2. What relationship do I want to have with advisors?
I want a relationship of trust, openness and honesty. As a Founder, I want to be able to share everything with my advisors as if they were family, so that I can get the most value out of the time we spend together. I want to be able to agree and disagree openly but respectfully and I want them to tell me those difficult things that I may not like to hear but that are necessary to succeed.
3. How can I select the right advisors?
First, I had to think about my shortcomings and the types of people that could help with that. Second, I wanted to find people that had advised startups before in a structured way and so I looked to communities like Techstars that are well known for heavily curating their mentors and tracking mentor NPS scores from startup founders. Finally, I wanted advisors that I could work and communicate effectively with.
4. Where will I find them?
Getting great mentors is all about hustle. You need to reach out into your network to find people that can help you out. Ask your friends, look for a company you admire and see if you can reach out to any of the execs in the area you need help with. If you’ve worked before then you’ve got a professional network to try and there are dozens of startup events in every city where you can find people that can help.

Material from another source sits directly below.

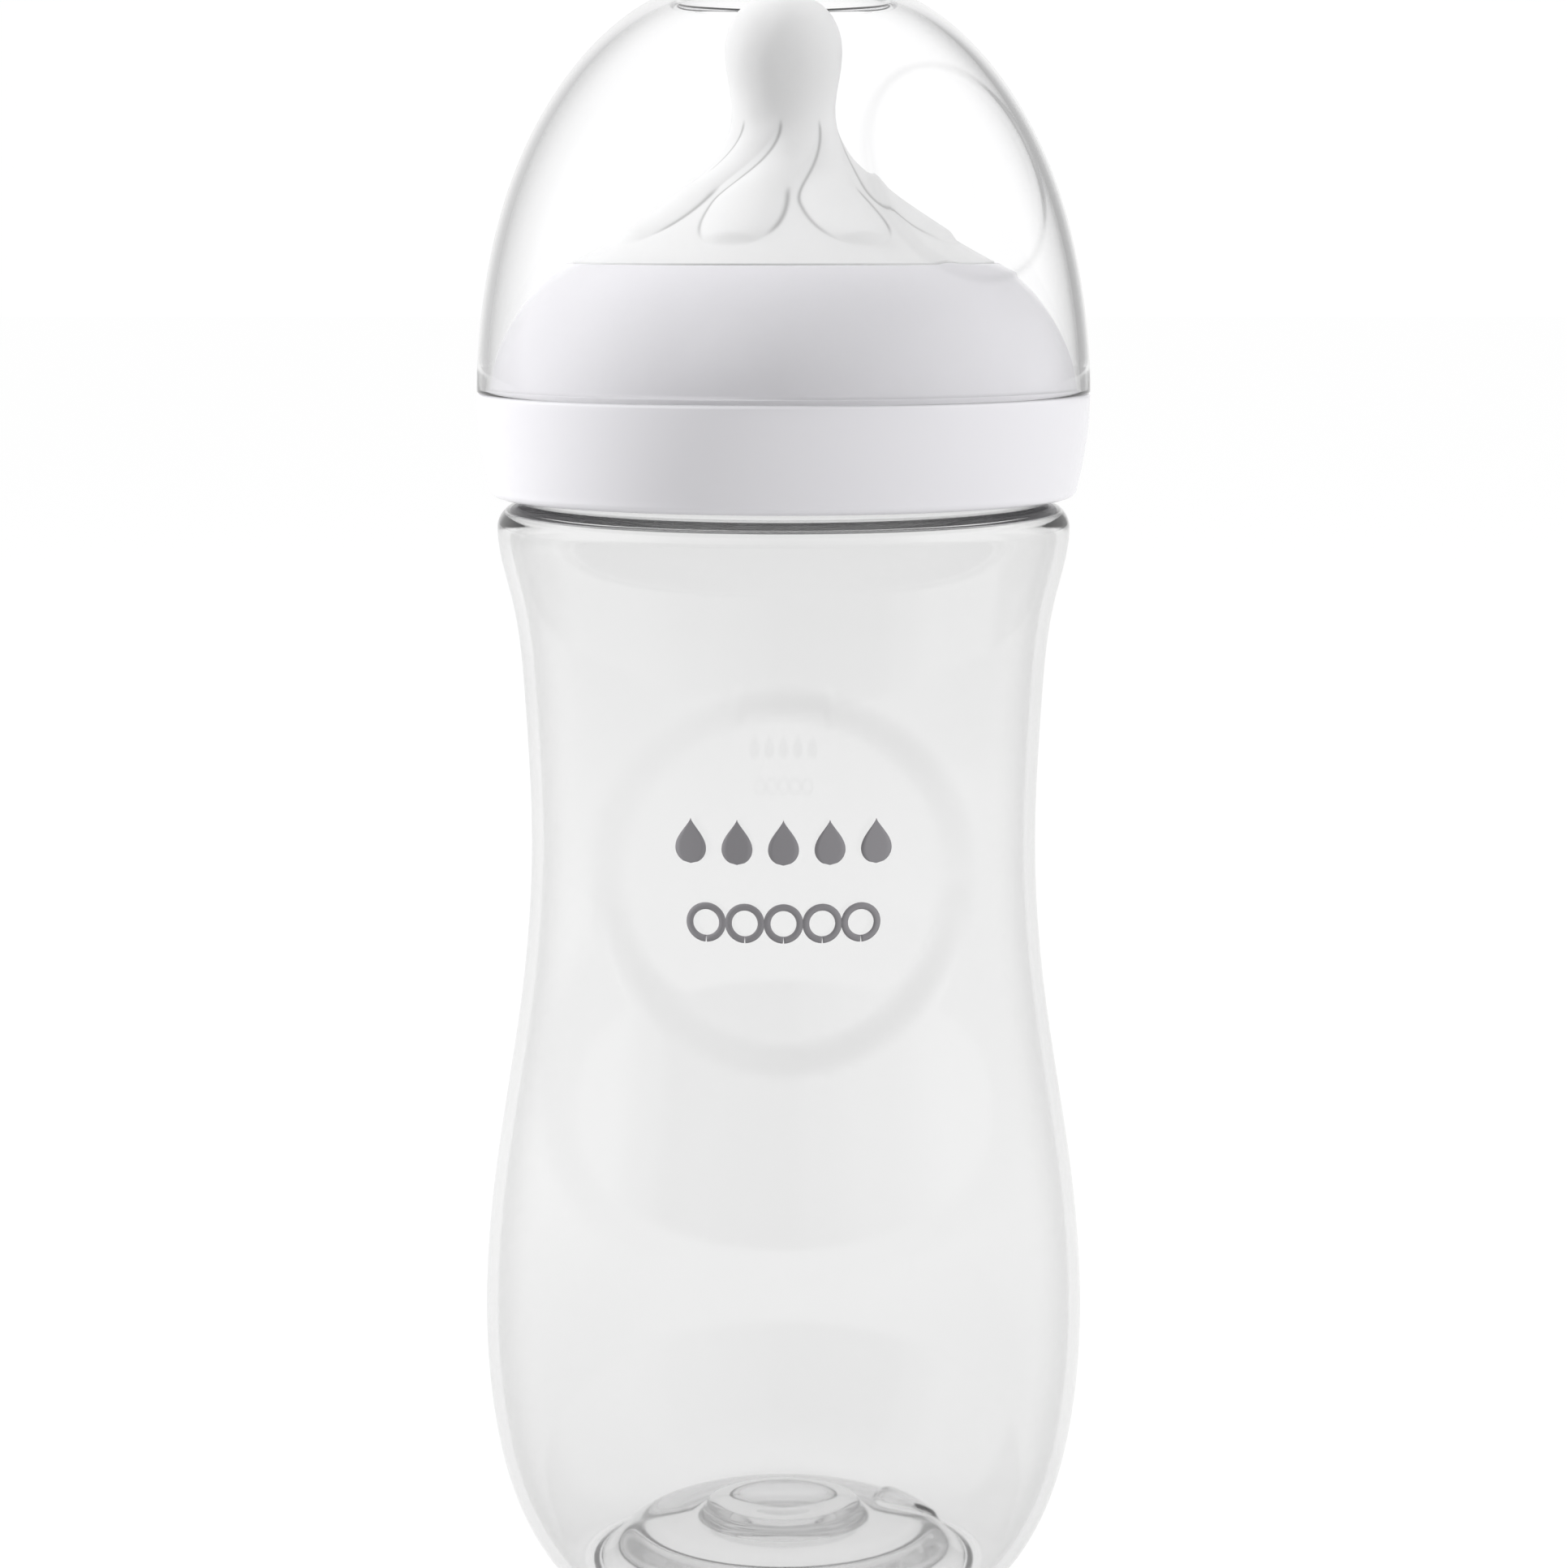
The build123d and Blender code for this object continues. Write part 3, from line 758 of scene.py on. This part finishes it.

5. What is the best way to reach out?
What worked for me were warm introductions. Just like finding investors, the best way is to ask someone you know to connect you with that person you would love to have in your advisory board. I was lucky that 100% of the people that I targeted to be an advisor responded and I’ve managed at least one discussion with all of them. What was really great about it, is even for those that didn’t become advisors, each and every conversation helped me in some way.
6. How many advisors do I need?
Not too many, not too few. I’ve tried to get one advisor that can help me in each of the core areas of the business, plus someone that has a lot of experience in working with early stage founders to help me out on more general things. This has meant 6 advisors, but I’ve found that to get the most out of my advisors requires time and preparation therefore I don’t think I could be effective with too many more.

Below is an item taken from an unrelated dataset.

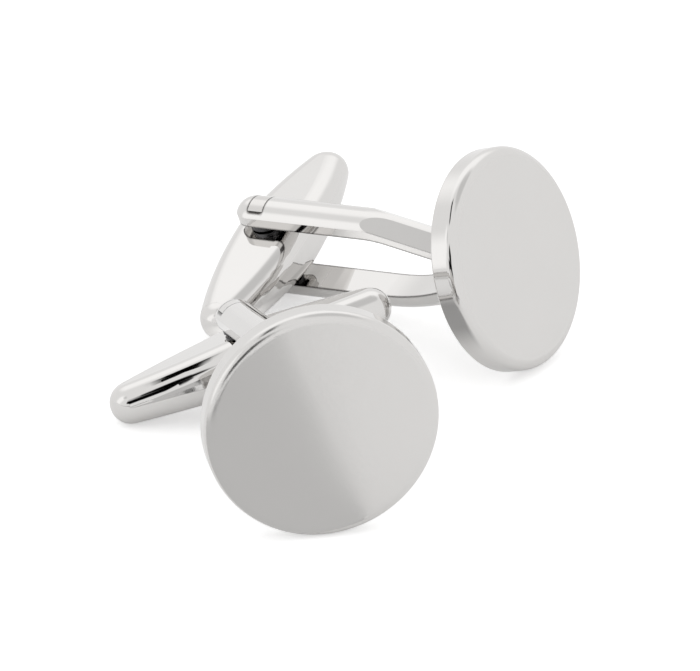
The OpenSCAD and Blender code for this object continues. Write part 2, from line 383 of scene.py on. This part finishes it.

7. Do I optimise for expertise or network?
I originally thought this was an important question. From what I’ve seen so far, I think those with expertise correlates pretty closely to those with a great network, but all things being equal, right now we’re about executing and so having someone with expertise that can unblock something for Cledara seems most helpful.

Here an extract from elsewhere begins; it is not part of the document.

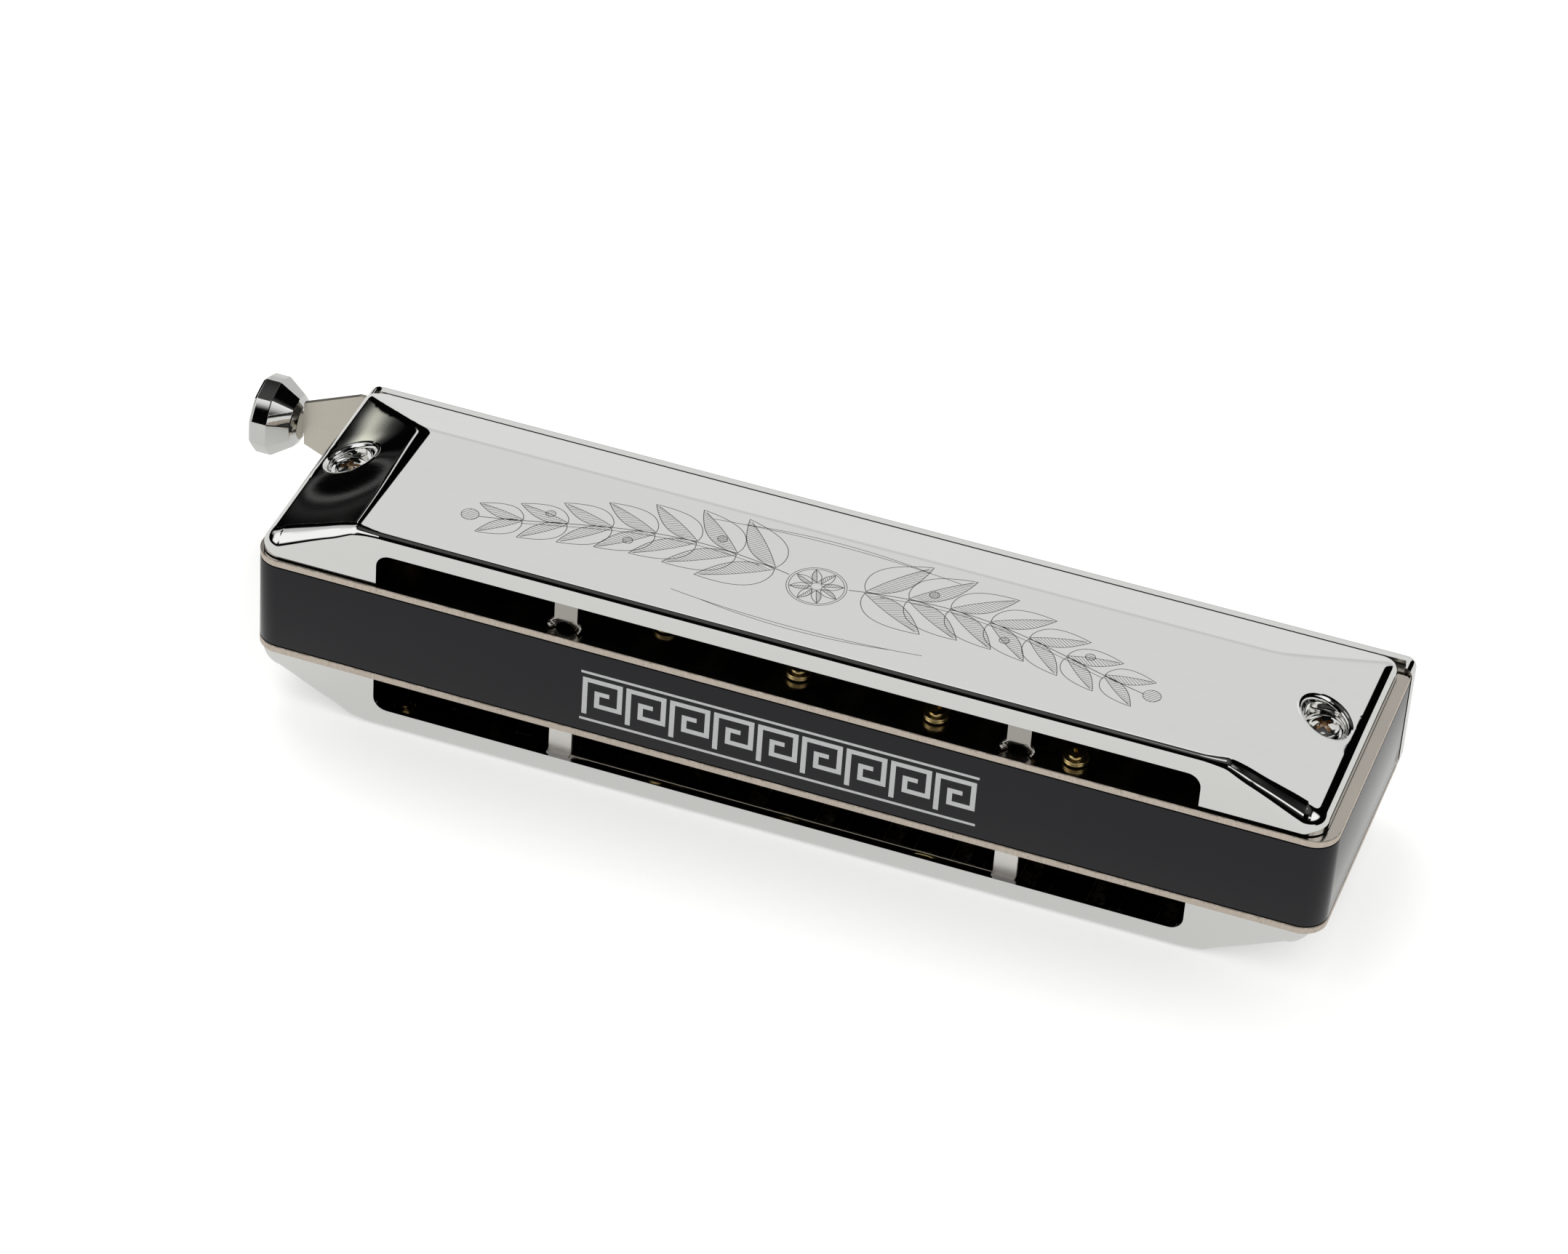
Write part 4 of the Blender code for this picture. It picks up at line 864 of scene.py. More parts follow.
def make_sleeve(name, low, high, finish, slot):
    """A thin sleeve round the back and ends of a body, with smooth corners.

    Its path is the outline of the comb: down one end, a quarter round, along the rear, a quarter round
    and up the other end. A rectangle with two broken edges goes along it, from just outside the body.
    """
    near, proud, bevel, guard = 0.000004, 0.00002, 0.00004, 0.0003
    half, radius, depth = COMB_HIGH.x, 0.0032, COMB_HIGH.y - ORIGIN.y
    a = np.linspace(math.pi, 1.5 * math.pi, 19)
    looks = np.stack([np.cos(a), np.sin(a)], -1)
    bend = (radius - half, radius) + radius * looks
    path = np.concatenate([[[-half, depth], [-half, radius + guard]], bend, [[radius - half + guard, 0.0]]])
    look = np.concatenate([[[-1, 0], [-1, 0]], looks, [[0, -1]]])
    path = np.concatenate([path, path[::-1] * (-1, 1)])[:, None, :]
    look = np.concatenate([look, look[::-1] * (-1, 1)])[:, None, :]
    offsets = np.array([near, proud - bevel / 4, proud, proud, proud - bevel / 4, near])[:, None]
    heights = np.array([low, low, low + bevel, high - bevel, high, high])
    plan = path + look * offsets
    points = np.concatenate([plan, np.broadcast_to(heights[:, None], plan.shape[:2] + (1,))], -1)
    add_piece(name, *bar(points), finish, slot=slot, sharp=25.0)


# ---------------------------------------------------------------- engraved and printed lines


ENGRAVED = (COVER_FOOT + COVER_RISE - 0.00002, COVER_FOOT + COVER_RISE + 0.000004)
PRINTED = (-0.000032, -0.000021)


def ribbons(paths, width, levels=ENGRAVED):
    """Thin bars along flat paths of equal length: four corners at each point, and the quads between them.

    At a point the sides stand width / 2 from the path along the mitre, which is the mean of the two
    directions there turned a quarter, and longer by one over the cosine of half the bend.
    """
    low, high = levels
    paths = np.asarray(paths, float)
    count, steps = paths.shape[:2]
    run = np.diff(paths, axis=1)
    run /= np.linalg.norm(run, axis=2, keepdims=True)
    before, after = np.concatenate([run[:, :1], run], 1), np.concatenate([run, run[:, -1:]], 1)
    mean = before + after
    mean /= np.linalg.norm(mean, axis=2, keepdims=True)
    cosine = np.maximum((mean * after).sum(2, keepdims=True), 0.4)
    side = np.stack([-mean[..., 1], mean[..., 0]], -1) * (np.asarray(width) / 2 / cosine)
    rise = np.broadcast_to([low, high, high, low], (count, steps, 4))[..., None]
    plan = np.stack([paths + side, paths + side, paths - side, paths - side], 2)
    points = np.concatenate([plan, rise], -1).reshape(-1, 3)
    block = grid_quads(steps, 4, closed=True)
    last = 4 * (steps - 1)
    block = np.concatenate([block, [[0, 1, 2, 3], [last, last + 1, last + 2, last + 3]]])
    quads = (block[None] + np.arange(count)[:, None, None] * 4 * steps).reshape(-1, 4)
    return points, quads


def joined(parts):
    """Several (points, quads) put into one."""
    points, quads, start = [], [], 0
    for part, faces in parts:
        points.append(part)
        quads.append(faces + start)
        start += len(part)
    return np.concatenate(points), np.concatenate(quads)


def circle_line(centre, radius, steps, width):
    """A ring drawn as one line."""
    a = np.linspace(0, math.tau, steps + 1)
    return ribbons((centre + radius * np.stack([np.cos(a), np.sin(a)], -1))[None], width)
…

8. Why would they help me?
Many people have been helped in their career or their business to achieve their success and are now happy to help others that are dedicated to achieving their success. There is no harm in asking if someone is willing to help. As my mum used to say, you already have the ‘No” now you should go and get the “Yes”.
9. What will I ask them?
It helps if you have selected that person as a potential advisor for what they can contribute and not just to have another name on your deck. If you’ve thought about areas you need help and you’ve approached people based on where you think they can help, the right questions to ask will be obvious. I spent a lot of time thinking about this before each meeting and wrote a plan for what I needed to cover in each. This meant doing a lot of research, especially for the early meetings – understanding in detail what they’d done in their career and what they’d talked about in the press so I could ask very specific questions about how they solved certain problems.
For example, one of my advisors is a fintech founder that managed to do a particularly great job of product validation before launching. We spent a lot of time on exactly how he did that as that has been one of Cledara’s core focuses.
10. How do I engage with them once they say yes?
As I mentioned earlier, I want a family-like relationship. I want to be able to reach out from time to time just to explain how things are going and know they are there when I really need something. This will of course be different for each founder and you just have to find the right way for you. I also try to send a regular short update to everyone about the progress made since the last update and what I hope to achieve in the next few weeks so they can follow along, feel part of the team and hopefully be my advocate in the market.
11. What value do startup advisors bring?
If you choose carefully, a lot! I can tell you that only during the first introduction meetings I had with my advisors, I already improved the way I communicate my vision for Cledara so that people can understand it much fasted, refined the product – especially the MVP and learned a lot about the gaps in data that I needed to fill before I spoke to investors.
12. What if they have a different vision about where the company should focus?
It is important to understand why they have a different vision. We can be very attached to our own original vision and it is key to be able to take distance to assess if that original vision is still the one to follow or not. The way I did it was try to drill into what they were saying by understanding the why. Very often, I found the thing they said was a proposed solution to some deeper insight they had about the product, the market or the strategy. Getting to the ‘why’ meant it was easier to get to the common themes across advisors and work out how I should change the way I thought about Cledara, or if it was something to be mindful of going forward.